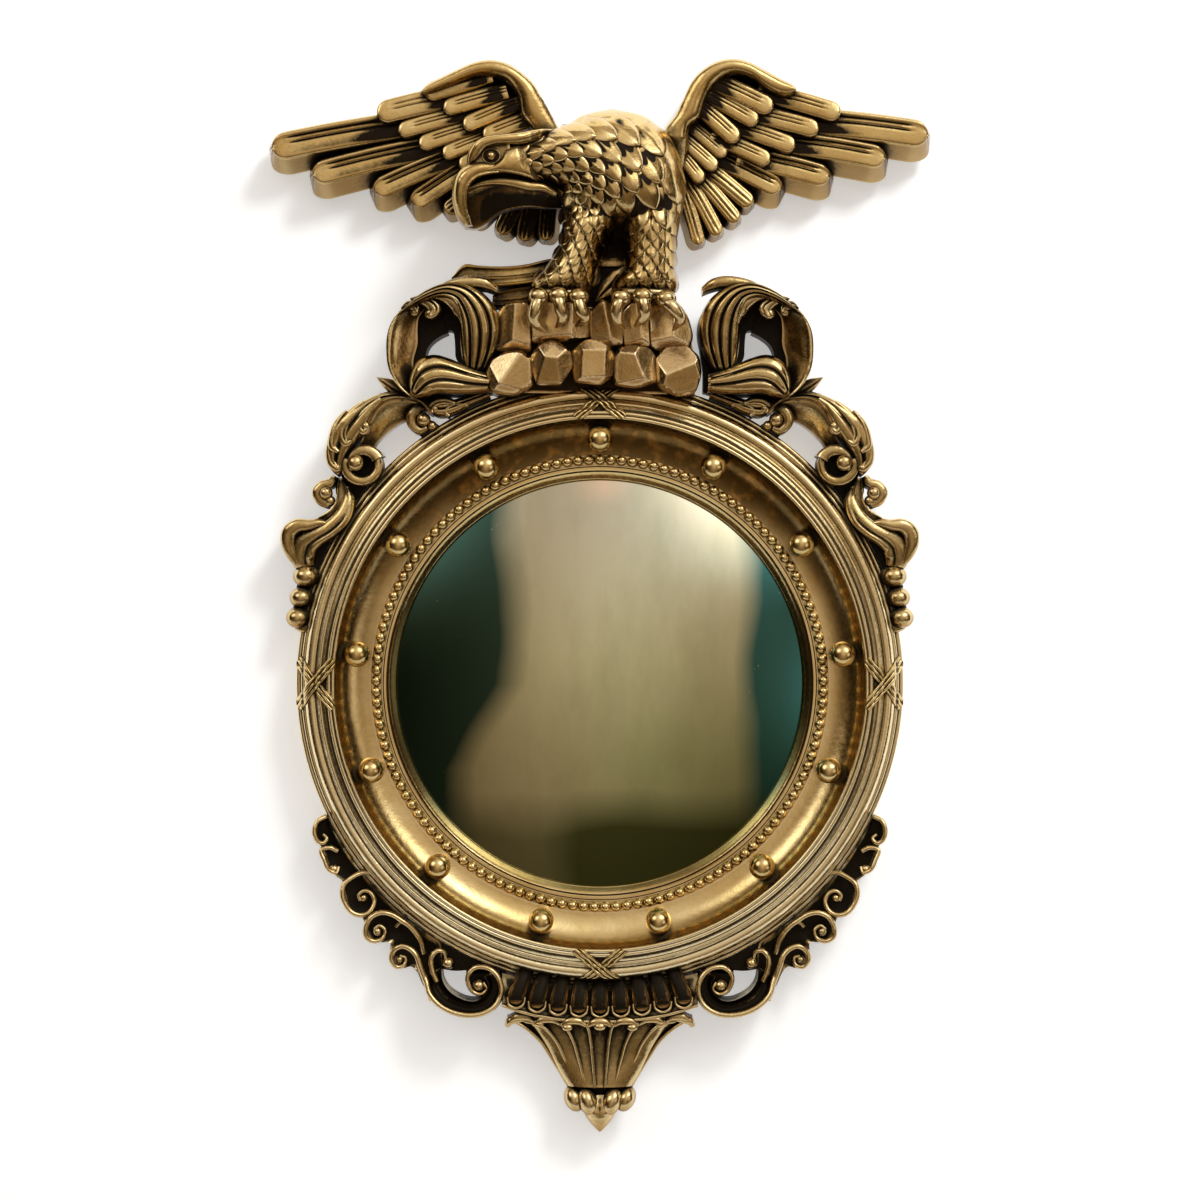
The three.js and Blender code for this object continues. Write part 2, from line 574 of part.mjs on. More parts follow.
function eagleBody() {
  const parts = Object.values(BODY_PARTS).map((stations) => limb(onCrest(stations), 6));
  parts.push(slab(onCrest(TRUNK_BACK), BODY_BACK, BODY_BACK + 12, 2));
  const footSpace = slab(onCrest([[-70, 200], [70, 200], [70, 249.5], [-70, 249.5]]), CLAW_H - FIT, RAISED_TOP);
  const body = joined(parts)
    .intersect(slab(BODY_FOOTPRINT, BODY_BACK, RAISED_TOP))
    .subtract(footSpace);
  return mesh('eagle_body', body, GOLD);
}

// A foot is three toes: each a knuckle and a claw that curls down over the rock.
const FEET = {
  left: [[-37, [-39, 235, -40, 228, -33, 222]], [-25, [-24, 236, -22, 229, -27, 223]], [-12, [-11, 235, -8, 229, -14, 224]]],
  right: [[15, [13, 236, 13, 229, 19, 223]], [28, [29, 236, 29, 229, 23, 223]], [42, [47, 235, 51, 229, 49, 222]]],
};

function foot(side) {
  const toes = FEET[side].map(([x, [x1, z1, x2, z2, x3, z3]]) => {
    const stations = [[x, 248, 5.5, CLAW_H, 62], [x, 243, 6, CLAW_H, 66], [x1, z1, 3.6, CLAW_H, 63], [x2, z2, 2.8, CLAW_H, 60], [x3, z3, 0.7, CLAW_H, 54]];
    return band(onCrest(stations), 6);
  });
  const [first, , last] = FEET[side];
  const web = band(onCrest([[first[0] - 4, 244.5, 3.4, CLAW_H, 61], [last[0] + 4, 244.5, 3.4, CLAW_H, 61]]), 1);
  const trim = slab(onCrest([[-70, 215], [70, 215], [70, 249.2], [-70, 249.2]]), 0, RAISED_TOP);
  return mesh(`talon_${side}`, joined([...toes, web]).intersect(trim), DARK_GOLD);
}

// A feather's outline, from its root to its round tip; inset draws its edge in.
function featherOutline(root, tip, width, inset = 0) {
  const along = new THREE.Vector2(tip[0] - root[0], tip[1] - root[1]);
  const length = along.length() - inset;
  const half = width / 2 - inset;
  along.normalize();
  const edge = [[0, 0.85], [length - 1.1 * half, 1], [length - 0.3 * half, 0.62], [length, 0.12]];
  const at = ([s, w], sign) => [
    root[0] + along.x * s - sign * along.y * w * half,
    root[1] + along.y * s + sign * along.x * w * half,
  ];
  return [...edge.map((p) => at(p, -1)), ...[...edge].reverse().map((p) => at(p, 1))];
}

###

WHAT IS BEING ASKED:
Find each line holding the string "from" and copy it out.

ANSWER TO THIS EXERCISE:
The three.js and Blender code for this object continues. Write part 2, from line 574 of part.mjs on. More parts follow.
// A feather's outline, from its root to its round tip; inset draws its edge in.